According to the Manpower Ministry’s (MOM) Report on Wage Practices 2022, nominal total wages of full-time resident employees who stayed with the same employer for at least one year grew by 6.5 per cent in 2022. This was significantly higher than the 3.9 per cent in 2021, the highest in a decade.

 

MOM released the report on 29 May 2023.

 

The nominal wage increase was attributed to employers’ efforts to restore the wages of workers who experienced wage cuts during the pandemic and give higher wage increases to other workers to retain them amidst the stiff competition for talent.

 

On the other hand, real wage growth was dampened by higher inflation, increasing marginally by 0.4 per cent in 2022 and less than 1.6 per cent in 2021.

 

Wage growth is expected to moderate overall for 2023 as companies may take a more cautious approach given the global economic slowdown and a more uncertain business environment.

 

More businesses gave wage increases

 

The MOM report also credited the decade-high wage growth to the rise of profitable businesses in Singapore.

  

The proportion of profitable businesses grew for the second consecutive year to 83.9 per cent in 2022. This resulted in 72.2 per cent of companies giving wage increases, up from 60 per cent in 2021 and 69.2 per cent in pre-pandemic 2019.

 

The remaining businesses either left wages unchanged (22.6 per cent) or cut wages (5.2 per cent).

 

Businesses also gave higher wage increases 7.9 per cent in 2022 compared to 6.3 per cent in 2021. Businesses also moderated their wage cuts from – 5.2 per cent to -4.5 per cent in the same period.

 

Wages rose across all industries

 

The MOM report cited higher wage growth across all industries in 2022 compared to 2021. However, the figures varied from industry to industry.

 

Accommodation and Retail Trade reported above-average wage increases of 9.7 and 6.7 per cent, respectively, fuelled by employers’ efforts to attract and retain workers amidst strong tourism demand.

 

Financial Services, Information & Communications and Professional Services also registered high wage increases of 9.0 per cent, 7.7 per cent and 7.6 per cent, respectively, amidst continued manpower demand in these industries.

 

Manufacturing and Wholesale Trade also saw wage growth of 5.7 per cent and 5.8 per cent, respectively.
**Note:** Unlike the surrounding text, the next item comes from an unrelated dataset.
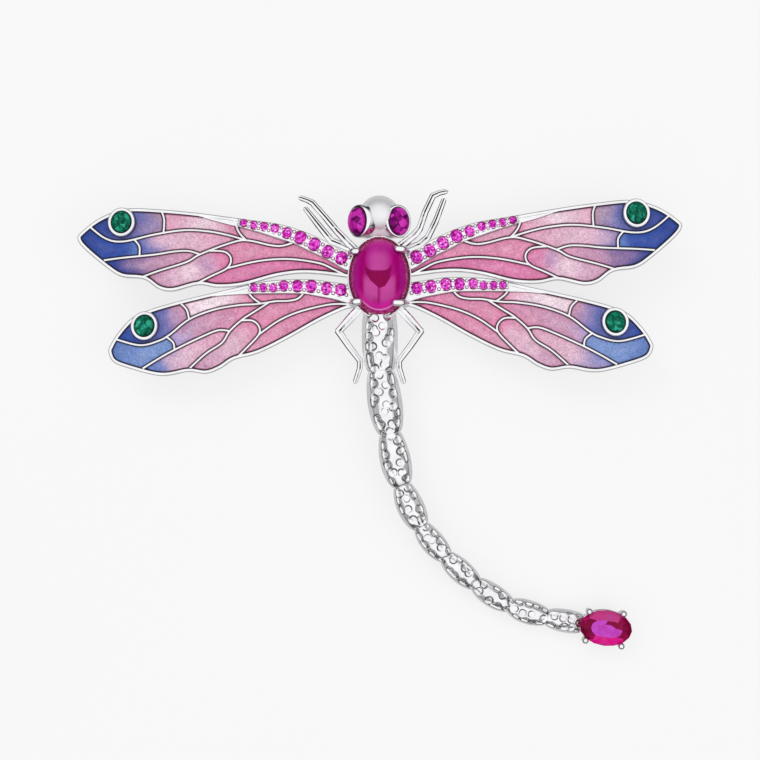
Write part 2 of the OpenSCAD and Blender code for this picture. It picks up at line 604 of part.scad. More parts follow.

However, these were lower due to global supply chain disruptions and weakness in trade-related activities.

 

The Labour Movement’s response

 

In a LinkedIn post, NTUC Assistant Secretary-General Patrick Tay stressed that the Labour Movement must push on to help workers amidst the uncertain economic outlook and inflationary pressures despite the positive results.

 

He said: “[We] must not relent in our efforts to better uplift lower-wage workers and also support the broad [middle-income workers], often referred to as the sandwiched class, especially with the rising cost of living, so they do not just enjoy gross, but real wage increases.”

 

Moving ahead

 

The report added that more companies plan to raise workers’ wages in March 2023 compared to December 2022. This was based on MOM’s recent polls on wage expectations in the first quarter 2023.

 

MOM urged employers to push ahead with business and workforce transformation amidst global developments.

 

To do so, the ministry encouraged employers to tap into Government programmes to adapt to the changing environment and implement the Flexible Wage System (FWS) to bolster resilience and flexibility in wage structures.

 

Employers are encouraged to refer to the FWS guidebook on MOM’s website and approach tripartite partners and the Tripartite Alliance for Fair & Progressive Employment Practices for advice.